Start

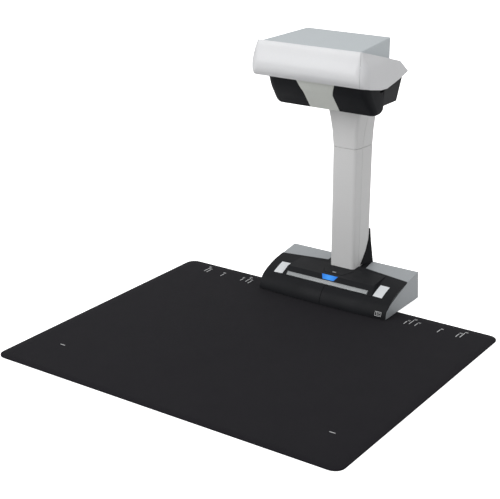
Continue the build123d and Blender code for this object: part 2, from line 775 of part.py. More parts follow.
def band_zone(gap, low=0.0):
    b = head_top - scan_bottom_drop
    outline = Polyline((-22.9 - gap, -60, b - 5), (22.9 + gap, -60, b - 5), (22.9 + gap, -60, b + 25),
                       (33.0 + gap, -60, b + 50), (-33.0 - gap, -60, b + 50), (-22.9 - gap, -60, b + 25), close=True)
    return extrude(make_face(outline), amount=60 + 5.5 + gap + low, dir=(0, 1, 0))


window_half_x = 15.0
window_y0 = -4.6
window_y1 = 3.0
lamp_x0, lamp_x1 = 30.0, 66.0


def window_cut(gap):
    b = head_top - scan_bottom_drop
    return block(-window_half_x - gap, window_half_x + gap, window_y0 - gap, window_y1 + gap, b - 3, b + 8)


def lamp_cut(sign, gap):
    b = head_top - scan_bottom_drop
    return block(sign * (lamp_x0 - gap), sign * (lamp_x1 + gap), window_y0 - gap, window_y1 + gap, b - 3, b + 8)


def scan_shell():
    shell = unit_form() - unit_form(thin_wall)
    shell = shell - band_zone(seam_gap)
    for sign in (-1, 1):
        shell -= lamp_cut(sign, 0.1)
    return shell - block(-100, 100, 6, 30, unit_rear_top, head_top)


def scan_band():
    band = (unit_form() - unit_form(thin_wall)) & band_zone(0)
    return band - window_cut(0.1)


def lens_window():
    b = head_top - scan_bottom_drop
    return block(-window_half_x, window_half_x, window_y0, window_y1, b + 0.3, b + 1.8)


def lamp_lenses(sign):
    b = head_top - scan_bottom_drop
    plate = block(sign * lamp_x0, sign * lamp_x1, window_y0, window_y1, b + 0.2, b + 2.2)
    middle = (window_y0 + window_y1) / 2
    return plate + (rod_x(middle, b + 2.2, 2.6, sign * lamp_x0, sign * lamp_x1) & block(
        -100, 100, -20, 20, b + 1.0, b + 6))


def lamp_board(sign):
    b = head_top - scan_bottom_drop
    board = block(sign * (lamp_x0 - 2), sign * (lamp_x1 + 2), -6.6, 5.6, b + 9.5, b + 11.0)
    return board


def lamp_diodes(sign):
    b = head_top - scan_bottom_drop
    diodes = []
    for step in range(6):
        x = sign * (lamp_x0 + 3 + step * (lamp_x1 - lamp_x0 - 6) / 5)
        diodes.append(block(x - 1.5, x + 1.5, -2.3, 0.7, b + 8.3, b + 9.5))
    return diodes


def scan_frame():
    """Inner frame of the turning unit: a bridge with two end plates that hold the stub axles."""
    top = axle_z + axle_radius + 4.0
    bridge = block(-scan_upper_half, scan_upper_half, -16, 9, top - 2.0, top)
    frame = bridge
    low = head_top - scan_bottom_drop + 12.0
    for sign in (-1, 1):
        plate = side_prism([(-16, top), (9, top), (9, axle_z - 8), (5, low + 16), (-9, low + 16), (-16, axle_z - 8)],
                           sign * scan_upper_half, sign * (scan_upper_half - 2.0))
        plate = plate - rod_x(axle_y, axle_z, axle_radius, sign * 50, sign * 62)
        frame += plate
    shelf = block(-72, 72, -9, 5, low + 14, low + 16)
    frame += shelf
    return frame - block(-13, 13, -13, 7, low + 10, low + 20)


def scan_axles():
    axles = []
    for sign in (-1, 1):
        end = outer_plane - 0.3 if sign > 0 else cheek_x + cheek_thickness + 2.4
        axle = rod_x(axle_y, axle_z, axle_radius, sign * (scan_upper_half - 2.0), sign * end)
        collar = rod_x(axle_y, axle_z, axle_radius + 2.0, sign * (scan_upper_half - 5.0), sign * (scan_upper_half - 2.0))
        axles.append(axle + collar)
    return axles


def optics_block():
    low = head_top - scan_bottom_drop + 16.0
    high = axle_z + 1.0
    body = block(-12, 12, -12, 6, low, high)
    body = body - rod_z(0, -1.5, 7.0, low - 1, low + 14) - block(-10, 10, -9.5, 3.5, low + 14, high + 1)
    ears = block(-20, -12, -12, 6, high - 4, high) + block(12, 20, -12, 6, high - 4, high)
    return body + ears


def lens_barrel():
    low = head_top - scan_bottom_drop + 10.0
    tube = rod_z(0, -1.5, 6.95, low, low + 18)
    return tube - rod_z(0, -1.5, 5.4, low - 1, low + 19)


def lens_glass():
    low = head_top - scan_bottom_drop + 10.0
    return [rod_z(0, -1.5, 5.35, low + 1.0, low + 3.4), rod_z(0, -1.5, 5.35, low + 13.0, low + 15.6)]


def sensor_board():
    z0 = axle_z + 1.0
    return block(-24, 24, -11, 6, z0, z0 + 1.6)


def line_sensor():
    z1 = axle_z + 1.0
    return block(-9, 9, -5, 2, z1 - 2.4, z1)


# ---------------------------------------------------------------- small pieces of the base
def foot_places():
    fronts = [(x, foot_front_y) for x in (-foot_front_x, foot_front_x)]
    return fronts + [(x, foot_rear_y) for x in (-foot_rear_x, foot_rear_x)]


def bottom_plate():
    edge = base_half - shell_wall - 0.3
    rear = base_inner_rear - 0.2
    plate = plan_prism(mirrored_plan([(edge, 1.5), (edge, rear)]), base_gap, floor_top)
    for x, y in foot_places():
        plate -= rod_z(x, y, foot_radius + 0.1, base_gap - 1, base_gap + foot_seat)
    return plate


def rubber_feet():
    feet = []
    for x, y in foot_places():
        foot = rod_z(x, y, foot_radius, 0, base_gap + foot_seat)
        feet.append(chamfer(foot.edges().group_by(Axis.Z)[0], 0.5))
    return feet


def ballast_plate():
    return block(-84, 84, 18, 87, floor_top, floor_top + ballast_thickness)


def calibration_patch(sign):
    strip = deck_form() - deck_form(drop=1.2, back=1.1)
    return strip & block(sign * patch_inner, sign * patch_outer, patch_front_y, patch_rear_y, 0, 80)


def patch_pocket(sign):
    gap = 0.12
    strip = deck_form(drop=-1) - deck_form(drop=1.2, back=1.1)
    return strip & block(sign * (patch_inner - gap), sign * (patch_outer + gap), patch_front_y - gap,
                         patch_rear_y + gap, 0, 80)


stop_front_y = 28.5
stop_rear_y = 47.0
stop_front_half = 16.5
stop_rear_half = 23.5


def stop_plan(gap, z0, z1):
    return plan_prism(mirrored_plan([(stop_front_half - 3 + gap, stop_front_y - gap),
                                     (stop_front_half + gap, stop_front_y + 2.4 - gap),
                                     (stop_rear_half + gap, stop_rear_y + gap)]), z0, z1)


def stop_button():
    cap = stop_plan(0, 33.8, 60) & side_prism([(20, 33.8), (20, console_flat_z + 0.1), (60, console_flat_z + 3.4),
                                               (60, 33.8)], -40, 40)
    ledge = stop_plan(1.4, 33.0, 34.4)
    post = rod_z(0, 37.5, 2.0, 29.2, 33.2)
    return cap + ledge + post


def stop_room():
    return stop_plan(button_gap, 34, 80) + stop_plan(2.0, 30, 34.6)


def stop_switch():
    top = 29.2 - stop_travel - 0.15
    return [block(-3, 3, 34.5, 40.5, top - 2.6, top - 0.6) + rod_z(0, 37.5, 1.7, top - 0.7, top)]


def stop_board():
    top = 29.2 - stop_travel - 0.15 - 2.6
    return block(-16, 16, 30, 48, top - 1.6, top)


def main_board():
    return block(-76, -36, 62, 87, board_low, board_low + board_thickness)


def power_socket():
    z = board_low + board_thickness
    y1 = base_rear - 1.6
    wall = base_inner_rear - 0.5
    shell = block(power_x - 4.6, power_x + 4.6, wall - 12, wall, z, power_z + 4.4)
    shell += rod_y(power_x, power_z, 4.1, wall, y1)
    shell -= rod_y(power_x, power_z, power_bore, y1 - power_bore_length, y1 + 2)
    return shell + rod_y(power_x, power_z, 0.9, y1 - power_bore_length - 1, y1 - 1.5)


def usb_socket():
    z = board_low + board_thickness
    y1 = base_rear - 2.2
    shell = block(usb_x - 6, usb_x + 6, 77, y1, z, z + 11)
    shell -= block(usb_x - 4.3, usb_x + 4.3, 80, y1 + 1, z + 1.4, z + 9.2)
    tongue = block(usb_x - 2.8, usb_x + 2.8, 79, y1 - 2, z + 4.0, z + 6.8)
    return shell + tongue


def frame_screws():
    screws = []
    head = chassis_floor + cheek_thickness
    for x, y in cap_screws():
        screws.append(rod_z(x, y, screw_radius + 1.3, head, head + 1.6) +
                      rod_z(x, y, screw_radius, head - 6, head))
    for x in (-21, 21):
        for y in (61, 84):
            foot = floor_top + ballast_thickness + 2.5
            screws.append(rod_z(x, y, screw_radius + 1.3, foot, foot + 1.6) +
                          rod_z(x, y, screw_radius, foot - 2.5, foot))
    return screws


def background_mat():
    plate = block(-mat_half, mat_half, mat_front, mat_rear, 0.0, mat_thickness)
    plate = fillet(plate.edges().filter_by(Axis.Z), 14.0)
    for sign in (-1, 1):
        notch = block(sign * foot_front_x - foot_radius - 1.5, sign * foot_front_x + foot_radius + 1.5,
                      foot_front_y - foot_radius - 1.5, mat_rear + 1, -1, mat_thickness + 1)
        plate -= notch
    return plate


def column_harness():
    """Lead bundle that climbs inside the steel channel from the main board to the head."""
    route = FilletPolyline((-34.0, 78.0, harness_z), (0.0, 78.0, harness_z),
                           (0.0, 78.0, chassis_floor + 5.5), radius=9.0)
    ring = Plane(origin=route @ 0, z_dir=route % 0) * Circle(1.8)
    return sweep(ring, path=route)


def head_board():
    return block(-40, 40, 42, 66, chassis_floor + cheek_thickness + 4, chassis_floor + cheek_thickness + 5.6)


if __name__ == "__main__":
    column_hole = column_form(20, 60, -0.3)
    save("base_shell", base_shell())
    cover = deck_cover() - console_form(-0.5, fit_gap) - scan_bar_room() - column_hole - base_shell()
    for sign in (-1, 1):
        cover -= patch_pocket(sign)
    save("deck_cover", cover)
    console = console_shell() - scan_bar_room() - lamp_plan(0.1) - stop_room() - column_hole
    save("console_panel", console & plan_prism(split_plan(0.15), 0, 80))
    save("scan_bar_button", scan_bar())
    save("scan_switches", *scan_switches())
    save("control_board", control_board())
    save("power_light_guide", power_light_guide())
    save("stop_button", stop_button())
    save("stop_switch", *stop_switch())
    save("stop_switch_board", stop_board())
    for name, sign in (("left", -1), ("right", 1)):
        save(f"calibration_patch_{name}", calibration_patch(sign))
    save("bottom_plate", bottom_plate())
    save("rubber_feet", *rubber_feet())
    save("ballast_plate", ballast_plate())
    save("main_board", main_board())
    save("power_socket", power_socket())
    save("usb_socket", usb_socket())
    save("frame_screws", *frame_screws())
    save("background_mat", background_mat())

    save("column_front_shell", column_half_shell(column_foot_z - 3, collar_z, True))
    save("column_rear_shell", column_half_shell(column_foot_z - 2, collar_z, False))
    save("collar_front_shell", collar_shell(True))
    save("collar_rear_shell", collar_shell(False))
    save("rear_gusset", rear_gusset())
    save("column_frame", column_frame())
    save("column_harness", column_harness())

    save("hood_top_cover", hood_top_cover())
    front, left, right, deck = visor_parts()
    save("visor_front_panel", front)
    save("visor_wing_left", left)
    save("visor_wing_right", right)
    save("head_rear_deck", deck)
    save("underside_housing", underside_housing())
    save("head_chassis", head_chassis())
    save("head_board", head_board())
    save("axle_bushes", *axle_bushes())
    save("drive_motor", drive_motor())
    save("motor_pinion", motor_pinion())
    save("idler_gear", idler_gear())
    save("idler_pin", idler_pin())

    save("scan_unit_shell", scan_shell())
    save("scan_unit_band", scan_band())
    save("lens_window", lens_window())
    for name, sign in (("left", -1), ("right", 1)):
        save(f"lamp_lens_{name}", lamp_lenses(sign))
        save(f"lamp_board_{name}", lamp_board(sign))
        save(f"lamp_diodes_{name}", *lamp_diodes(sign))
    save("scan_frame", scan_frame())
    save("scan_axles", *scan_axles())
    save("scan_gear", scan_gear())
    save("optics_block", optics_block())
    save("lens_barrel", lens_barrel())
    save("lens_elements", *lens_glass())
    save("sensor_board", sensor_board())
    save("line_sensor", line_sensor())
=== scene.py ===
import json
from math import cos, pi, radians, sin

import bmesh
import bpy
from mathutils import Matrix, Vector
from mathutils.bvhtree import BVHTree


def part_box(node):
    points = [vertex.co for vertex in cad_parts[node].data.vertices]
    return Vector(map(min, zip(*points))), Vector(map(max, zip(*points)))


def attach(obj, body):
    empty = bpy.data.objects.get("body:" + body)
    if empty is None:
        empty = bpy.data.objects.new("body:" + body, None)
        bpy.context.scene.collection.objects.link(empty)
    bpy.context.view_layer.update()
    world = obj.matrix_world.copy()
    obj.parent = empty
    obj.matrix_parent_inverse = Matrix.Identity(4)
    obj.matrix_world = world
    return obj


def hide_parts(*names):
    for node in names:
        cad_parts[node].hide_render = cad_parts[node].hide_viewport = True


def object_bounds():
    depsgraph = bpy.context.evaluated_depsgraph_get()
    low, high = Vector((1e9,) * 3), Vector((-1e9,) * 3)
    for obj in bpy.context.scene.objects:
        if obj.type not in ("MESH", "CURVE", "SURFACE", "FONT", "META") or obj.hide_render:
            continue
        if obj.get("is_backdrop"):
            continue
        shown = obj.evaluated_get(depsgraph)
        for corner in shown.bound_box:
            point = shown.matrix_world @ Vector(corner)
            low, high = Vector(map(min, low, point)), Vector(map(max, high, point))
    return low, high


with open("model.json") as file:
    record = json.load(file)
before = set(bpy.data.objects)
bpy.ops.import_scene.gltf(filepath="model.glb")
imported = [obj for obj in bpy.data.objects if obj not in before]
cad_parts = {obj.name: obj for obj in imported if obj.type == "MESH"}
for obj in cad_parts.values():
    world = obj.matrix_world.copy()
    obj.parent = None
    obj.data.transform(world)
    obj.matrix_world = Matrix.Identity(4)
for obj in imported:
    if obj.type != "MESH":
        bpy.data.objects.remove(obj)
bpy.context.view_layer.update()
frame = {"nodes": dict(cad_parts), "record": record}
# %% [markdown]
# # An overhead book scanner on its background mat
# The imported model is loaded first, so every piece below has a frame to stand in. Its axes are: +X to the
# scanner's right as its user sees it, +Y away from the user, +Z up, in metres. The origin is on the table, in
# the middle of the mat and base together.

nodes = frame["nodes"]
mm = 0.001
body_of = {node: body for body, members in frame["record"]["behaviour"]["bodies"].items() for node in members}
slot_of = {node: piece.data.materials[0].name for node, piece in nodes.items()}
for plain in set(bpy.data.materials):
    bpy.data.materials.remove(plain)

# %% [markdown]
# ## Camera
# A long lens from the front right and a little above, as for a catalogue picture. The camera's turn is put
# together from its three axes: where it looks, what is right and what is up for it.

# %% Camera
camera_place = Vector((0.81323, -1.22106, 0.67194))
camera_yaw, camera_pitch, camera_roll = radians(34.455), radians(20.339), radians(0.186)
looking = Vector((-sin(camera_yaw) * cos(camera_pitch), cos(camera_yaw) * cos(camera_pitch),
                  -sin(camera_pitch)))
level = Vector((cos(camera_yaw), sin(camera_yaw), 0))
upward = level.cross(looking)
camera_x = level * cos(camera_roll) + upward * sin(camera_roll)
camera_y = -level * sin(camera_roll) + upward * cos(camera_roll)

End
Start

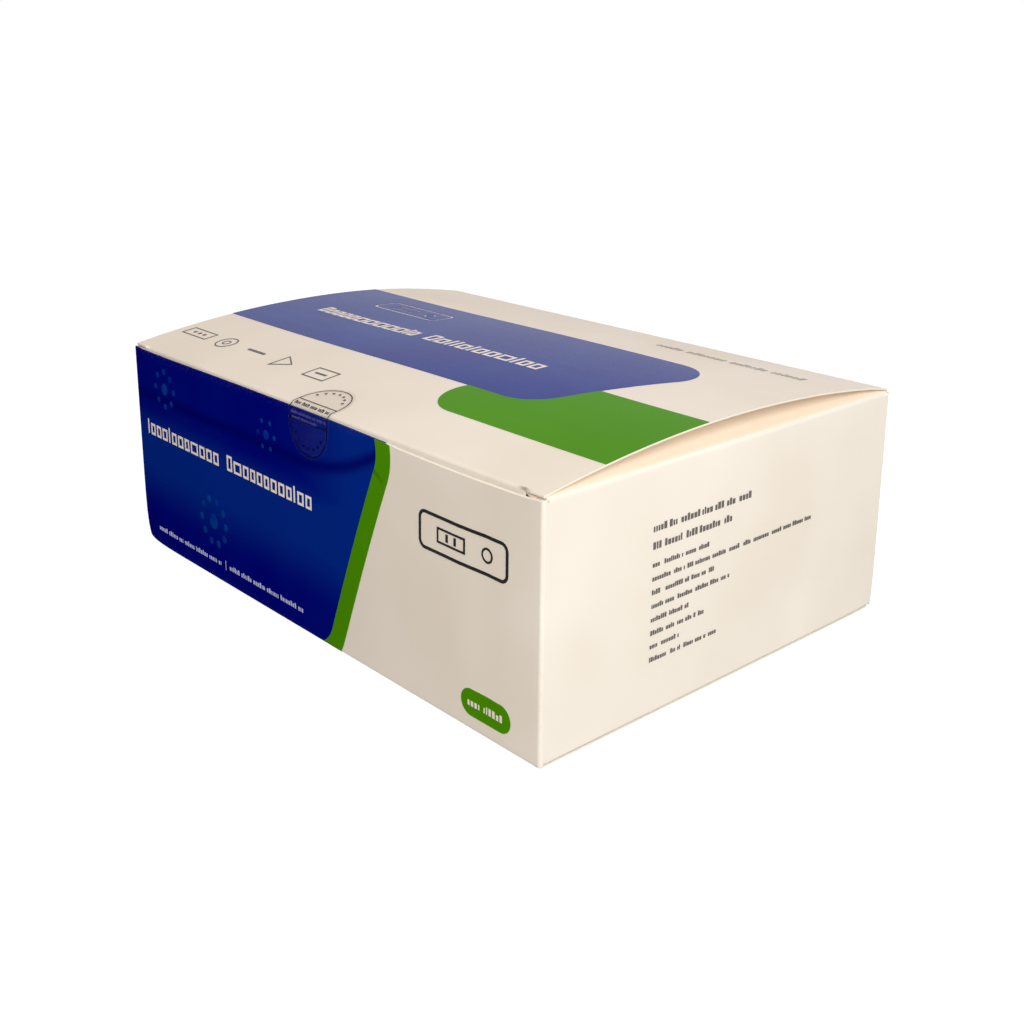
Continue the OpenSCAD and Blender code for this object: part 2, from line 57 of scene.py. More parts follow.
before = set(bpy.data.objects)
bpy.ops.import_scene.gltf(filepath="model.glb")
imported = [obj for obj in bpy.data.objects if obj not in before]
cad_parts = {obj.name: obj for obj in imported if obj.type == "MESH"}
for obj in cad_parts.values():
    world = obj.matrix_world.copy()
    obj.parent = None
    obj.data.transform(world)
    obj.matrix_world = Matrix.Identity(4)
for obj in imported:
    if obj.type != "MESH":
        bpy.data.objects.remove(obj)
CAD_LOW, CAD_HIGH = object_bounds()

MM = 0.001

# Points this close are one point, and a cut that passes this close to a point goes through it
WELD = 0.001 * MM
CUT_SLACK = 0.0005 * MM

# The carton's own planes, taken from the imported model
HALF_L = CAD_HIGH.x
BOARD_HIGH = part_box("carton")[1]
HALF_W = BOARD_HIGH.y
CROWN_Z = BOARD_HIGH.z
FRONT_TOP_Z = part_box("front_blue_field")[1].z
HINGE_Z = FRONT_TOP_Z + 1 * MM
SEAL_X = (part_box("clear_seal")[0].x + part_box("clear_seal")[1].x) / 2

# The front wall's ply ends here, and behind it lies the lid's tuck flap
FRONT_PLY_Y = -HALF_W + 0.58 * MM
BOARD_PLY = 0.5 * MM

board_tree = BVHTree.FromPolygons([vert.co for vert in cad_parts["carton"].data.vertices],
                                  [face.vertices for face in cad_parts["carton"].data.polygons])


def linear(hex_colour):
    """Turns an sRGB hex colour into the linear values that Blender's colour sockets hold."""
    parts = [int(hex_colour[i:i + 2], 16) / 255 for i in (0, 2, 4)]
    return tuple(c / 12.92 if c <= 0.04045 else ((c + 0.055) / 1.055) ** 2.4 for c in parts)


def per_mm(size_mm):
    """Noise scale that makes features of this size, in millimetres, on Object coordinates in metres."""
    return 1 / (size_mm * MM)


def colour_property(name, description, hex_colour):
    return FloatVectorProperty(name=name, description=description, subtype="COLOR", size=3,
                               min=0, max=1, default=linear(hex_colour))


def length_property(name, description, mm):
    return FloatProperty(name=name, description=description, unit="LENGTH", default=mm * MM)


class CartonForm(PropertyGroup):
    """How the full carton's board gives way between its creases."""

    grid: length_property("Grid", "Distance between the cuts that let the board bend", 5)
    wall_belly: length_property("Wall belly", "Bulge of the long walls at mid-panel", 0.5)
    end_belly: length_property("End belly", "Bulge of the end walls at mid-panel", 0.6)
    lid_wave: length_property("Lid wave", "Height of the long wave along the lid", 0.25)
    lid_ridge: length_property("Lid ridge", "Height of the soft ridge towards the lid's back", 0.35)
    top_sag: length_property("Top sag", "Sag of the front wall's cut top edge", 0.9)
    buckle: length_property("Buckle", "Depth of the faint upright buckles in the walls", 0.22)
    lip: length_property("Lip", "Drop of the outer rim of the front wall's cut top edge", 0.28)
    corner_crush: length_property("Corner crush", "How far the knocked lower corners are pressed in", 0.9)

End

§ Goal:
Search the preceding listing for the word "depsgraph" and pull out every line that holds it.

§ Response:
    depsgraph = bpy.context.evaluated_depsgraph_get()
        shown = obj.evaluated_get(depsgraph)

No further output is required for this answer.